Shoreditch tenant, John Beverley Gazette, 14 October 1999
New Deal supporter Winnie Ames “says that Shoreditch tenants will be able to vote on all options for their homes under the New Deal. Presumably this includes the option to remain with Hackney Council and have it fulfil its obligations to carry out much-needed repairs. Or is this not what the New Deal is all about?”
Haggerston tenant, Carl Taylor asks the right question of the New Deal, Gazette 21 October 1999
“The town hall square development sums up the priorities of Hackney Council. Councillors from all four political parties will be able to stroll around the piazza, go inside the town hall and vote to sell off more of our estates and then relax again in the late-night café/bars.
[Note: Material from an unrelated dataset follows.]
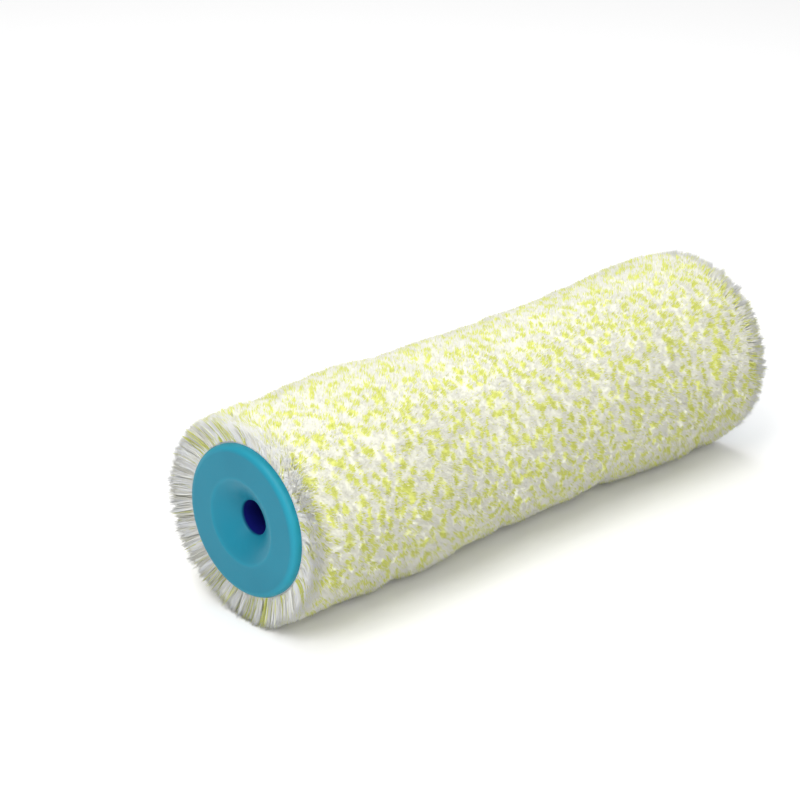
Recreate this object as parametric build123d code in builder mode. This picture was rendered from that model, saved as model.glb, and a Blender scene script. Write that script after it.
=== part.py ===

Over their cappuccinos, they can swap stories about town hall gossip as easily as most of them swap political parties – all safely under the gaze of CCTV cameras. It’s a shame life is not as easy for the rest of us, who live in the houses, use the schools and depend on the services that they are supposed to be running.”
Colin Robinson, Gazette 18 November 1999 on the £50 million Town Hall Square development.
“That [Lib Dem] Councillor Bentley should defend any project spending on regenerating the Town Hall Square when the council is not only cutting services, but also charging the elderly and sick for “community care”, illustrates the vast distance there is between the priorities of the council and the priorities of the people of Hackney.”
Myrna Shaw of the Hackney Pensioners’ Convention, Gazette 25 November 1999
“Kevin Sugrue. Head of gentrification agency Renaisi thinks that “sons and daughters policy providing affordable housing to stop young working class people from moving out” is an option that he would consider. This is surprising, since his New Labour bosses have stated that we are all middle class now.”